_Your instructions_
Copy every record word for word.

*** Input rows ***

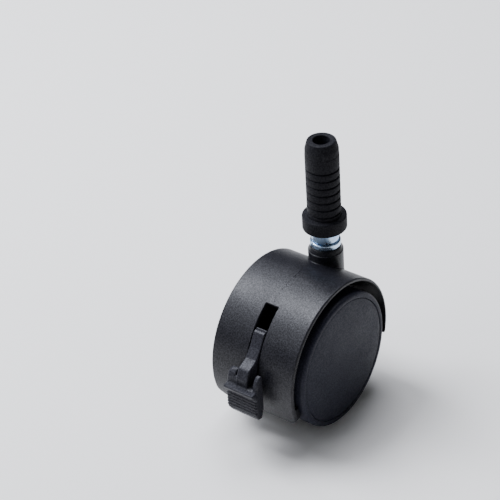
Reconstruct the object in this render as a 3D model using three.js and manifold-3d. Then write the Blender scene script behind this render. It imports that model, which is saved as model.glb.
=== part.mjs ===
// A twin-wheel chair caster with a grip-neck stem, a push-in leg sleeve and a foot brake.
// Millimetres, +Z up along the swivel axis, +X towards the brake pedal, the axle along Y.
// The parts are laid out around the axle's centre, then moved so that the origin is on the floor,
// in the middle of the footprint.

import * as THREE from 'three';
import { mergeVertices } from 'three/addons/utils/BufferGeometryUtils.js';
import Module from 'manifold-3d';

const wasm = await Module();
wasm.setup();

// ---- driving dimensions ----------------------------------------------------------------------

const GAP = 0.3;                  // left between pieces that touch or run in each other
const WHEEL_R = 25;               // a 2 inch wheel
const STEM_X = -18;               // swivel axis behind the axle
const STEM_R = 3.15;              // 1/4 inch stem
const AXLE_R = 2;

const HOOD_HALF = 17.4;           // half the width of the hood's barrel
const HOOD_OUTER = { x: -0.6, z: 0, r: 29.3 };
const HOOD_INNER = { x: -1.6, z: -0.3, r: 27.4 };
const HOOD_FRONT_DEG = -26;       // where the barrel ends below the pedal
const HOOD_REAR_DEG = 195;        // and behind the stem
const RIM_ROUND = 0.7;            // rounding of the barrel's rims
const FRONT_CORNER_R = 5;         // rounding of the barrel's lower corners, seen from the front
const REAR_CORNER_R = 1.5;        // and from behind
const LIP_Z = -5;                 // the front wall is thicker below this height
const LIP_R = 25.6;               // and comes this close to the wheels, from the axle
const BARREL_SIDES = 68;

const NECK_R = 6.3;
const NECK_TOP = 32.1;
const NECK_EDGE_Z = 30.2;         // where the neck's straight side meets its domed top

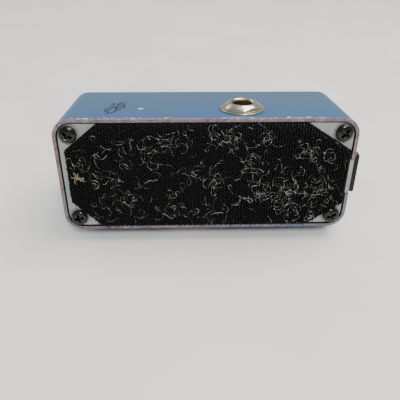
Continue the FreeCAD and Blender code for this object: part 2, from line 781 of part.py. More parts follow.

***

_Right answer_
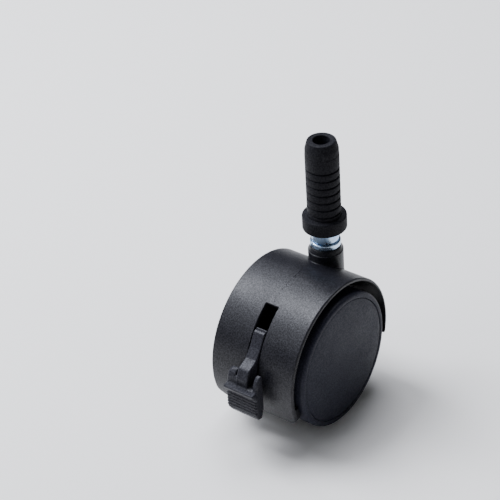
Reconstruct the object in this render as a 3D model using three.js and manifold-3d. Then write the Blender scene script behind this render. It imports that model, which is saved as model.glb.
=== part.mjs ===
// A twin-wheel chair caster with a grip-neck stem, a push-in leg sleeve and a foot brake.
// Millimetres, +Z up along the swivel axis, +X towards the brake pedal, the axle along Y.
// The parts are laid out around the axle's centre, then moved so that the origin is on the floor,
// in the middle of the footprint.

import * as THREE from 'three';
import { mergeVertices } from 'three/addons/utils/BufferGeometryUtils.js';
import Module from 'manifold-3d';

const wasm = await Module();
wasm.setup();

// ---- driving dimensions ----------------------------------------------------------------------

const GAP = 0.3;                  // left between pieces that touch or run in each other
const WHEEL_R = 25;               // a 2 inch wheel
const STEM_X = -18;               // swivel axis behind the axle
const STEM_R = 3.15;              // 1/4 inch stem
const AXLE_R = 2;

const HOOD_HALF = 17.4;           // half the width of the hood's barrel
const HOOD_OUTER = { x: -0.6, z: 0, r: 29.3 };
const HOOD_INNER = { x: -1.6, z: -0.3, r: 27.4 };
const HOOD_FRONT_DEG = -26;       // where the barrel ends below the pedal
const HOOD_REAR_DEG = 195;        // and behind the stem
const RIM_ROUND = 0.7;            // rounding of the barrel's rims
const FRONT_CORNER_R = 5;         // rounding of the barrel's lower corners, seen from the front
const REAR_CORNER_R = 1.5;        // and from behind
const LIP_Z = -5;                 // the front wall is thicker below this height
const LIP_R = 25.6;               // and comes this close to the wheels, from the axle
const BARREL_SIDES = 68;

const NECK_R = 6.3;
const NECK_TOP = 32.1;
const NECK_EDGE_Z = 30.2;         // where the neck's straight side meets its domed top

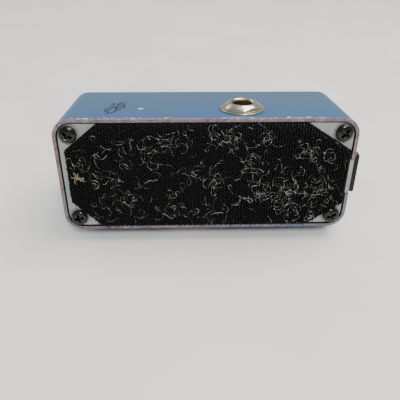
Continue the FreeCAD and Blender code for this object: part 2, from line 781 of part.py. More parts follow.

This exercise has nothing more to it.